Mais de 3,1 mil propriedades foram fiscalizadas por denúncias de trabalho escravo desde 1995, quando o Brasil criou o seu sistema de combate ao crime. Destas, foram resgatadas mais de 42 mil pessoas.
Após reunião das lideranças partidárias com o presidente da Câmara Marco Maia, houve um acordo para que a proposta fosse colocada em votação. Inicialmente todas as bancadas orientaram seus deputados a votarem a favor, com exceção de Nelson Marquezelli, que apresentou o PTB como “não”. Contudo, no decorrer da votação, o partido voltou atrás e mudou para “sim”, corrigindo a orientação dada pelo deputado federal paulista.
Ao final, nem todos os parlamentares obedeceram a orientação partidária, mas o número foi suficiente para aprovar a matéria.
No mês de março, em reunião com o ministro Gilberto Carvalho, da Secretaria Geral da Presidência da República, representantes de trabalhadores rurais ouviram a promessa de que a proposta de emenda constitucional 438/2001 seria colocada em votação até a semana do dia 13 de maio. Marco Maia (PT), presidente da Câmara dos Deputados, já havia se comprometido, na semana anterior, a colocar em votação. Escolheu o dia 8 de maio para a votação. Em janeiro, Dilma Rousseff colocou a PEC como prioridade legislativa para o governo federal neste ano. Ela e mais 12 governadores eleitos assinaram, durante a campanha eleitoral de 2010, uma carta-compromisso prometendo atuar pela votação e aprovação da proposta.

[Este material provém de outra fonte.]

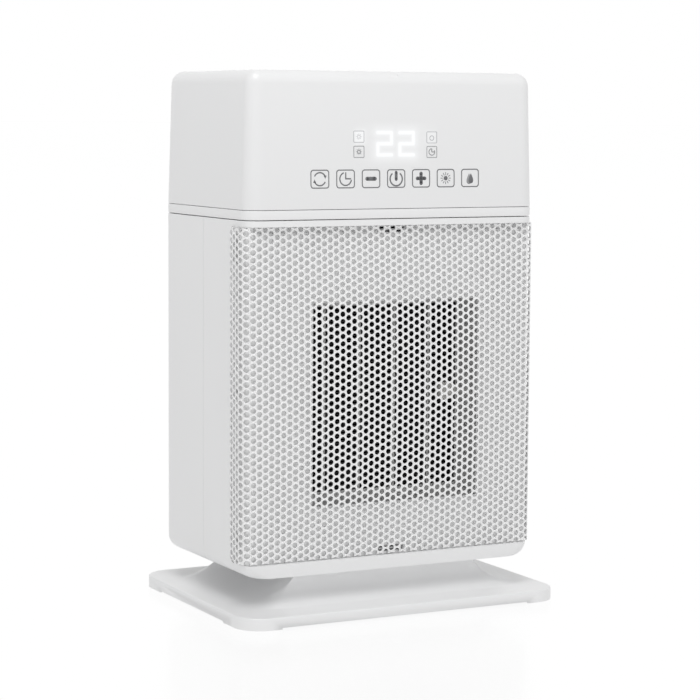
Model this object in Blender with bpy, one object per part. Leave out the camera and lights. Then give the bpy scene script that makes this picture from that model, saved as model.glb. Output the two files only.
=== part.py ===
"""Ceramic fan heater on a swivelling foot, with a touch display and a water tank in its head.

Metres, +Z up. The origin is the centre of the base's footprint on the floor. The front, with the
grille and the display, faces -Y, and +X is to the right of someone who looks at the front.
"""

import math

import bmesh
import bpy
from mathutils import Vector

# ---------------------------------------------------------------- driving dimensions

GAP = 0.0003                    # clearance between pieces that touch
WALL = 0.0025                   # moulded wall

# body housings
HALF_WIDTH = 0.100
FRONT_Y = -0.06125
REAR_Y = 0.0739
BODY_BOTTOM_Z = 0.0270
BODY_TOP_Z = 0.24295
FRONT_CORNER_R = 0.0102
REAR_CORNER_R = 0.0190
SIDE_BOTTOM_R = 0.0085
SEAM_Y = 0.0031                 # parting line between the front and rear housing
FLOOR_Z = BODY_BOTTOM_Z + WALL
CORNER_STEPS = 5                # facets of each rounded corner

# trim band and head
BAND_BOTTOM_Z = 0.24345
BAND_TOP_Z = 0.24915
BAND_THICKNESS = 0.0030
HEAD_BOTTOM_Z = 0.24945
HEAD_TOP_Z = 0.3325
HEAD_DRAFT = math.radians(1.7)
HEAD_FILLET_R = 0.0080
TRAY_BOTTOM_Z = 0.2440
TRAY_TOP_Z = 0.2462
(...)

A PEC 438/2001 agora volta ao Senado, onde também deve sofrer pressões para a alteração de seu texto. Os ruralistas e contrários à proposta defendem a aprovação de uma lei que defina o conceito de trabalho escravo. Os favoráveis à proposta e o governo afirmam que não há necessidade, que o conceito de trabalho escravo já é claro no artigo 149 do Código Penal, e defendem a aprovação de uma legislação infraconstitucional apenas para regulamentar a expropriação, garantindo que ela ocorra após decisão judicial transitada em julgado.
A votação estava inicialmente prevista para terça (8), quando houve um ato no auditorório Nereu Ramos, da Câmara dos Deputados, reunindo centenas de pessoas, entre trabalhadores rurais, movimentos sociais, centrais sindicais, artistas e intelectuais, mas acabou adiada para esta terça. A proposta chegou a entrar na fila de votação no dia 9 de maio, mas acabou sendo retirada. Os ruralistas, então, adotaram como estratégia aproveitar para negociar mudanças profundas quando o texto fosse para o Senado e usar a PEC 438 para tentar descaracterizar o que é a escravidão contemporânea.
O artigo 149 do Código Penal, que trata do tema, é de 1940, reformado em 2003 para deixar sua caracterização mais clara. Varas, tribunais e cortes superiores utilizam a definação desse artigo. Recentemente, processos por trabalho escravo contra um senador e um deputado federal foram abertos no Supremo Tribunal Federal com base no 149. Nas falas dos ministros do Supremo, fica clara a compreensão do Judiciário a respeito do que sejam “condições degradantes de trabalho”, uma das características da escravidão contemporânea mais refutadas pelos ruralistas.
São elementos que determinam trabalho escravo: condições degradantes de trabalho (aquelas que excluem o trabalhador de sua dignidade), jornada exaustiva (que impede o trabalhador de se recuperar fisicamente e ter uma vida social – um exemplo são as mais de duas dezenas de pessoas que morreram de tanto cortar cana no interior de São Paulo nos últimos anos), cerceamento de liberdade/trabalho forçado (manter a pessoa no serviço através de fraudes, isolamento geográfico, retenção de documentos, ameaças físicas e psicológicas, espancamentos exemplares e até assassinatos) e servidão por dívida (fazer o trabalhador contrair ilegalmente um débito e prendê-lo a ele).
A ministra Maria do Rosário, que vem se dedicando à aprovação da PEC, afirmou que o governo federal é contrário a qualquer proposta ou projeto de lei que envolva a possibilidade de rever o conceito de trabalho escravo. Há um projeto em trâmite na Câmara dos Deputados, de autoria de Moreira Mendes (PSD-RO), que retira as condições degradantes de trabalho e a jornada exaustiva da caracterização de escravidão contemporânea.
Parlamentares ouvidos por este blog, e que acompanham a matéria, lamentaram a posição de alguns de seus líderes e disseram que vão atuar para barrar qualquer tentativa de rebaixar direitos de trabalhadores através de uma mudança no conceito de trabalho escravo. Se isso acontecer, organizações da sociedade civil afirmaram que denunciarão o país aos organismos internacionais. E pega mal a sexta maior economia do mundo ser denunciada por reduzir a proteção ao trabalhador enquando cresce economicamente. Enfim, hoje, o “veta Dilma” é para o Código Florestal. Amanhã, pode ser para um novo conceito de trabalho escravo.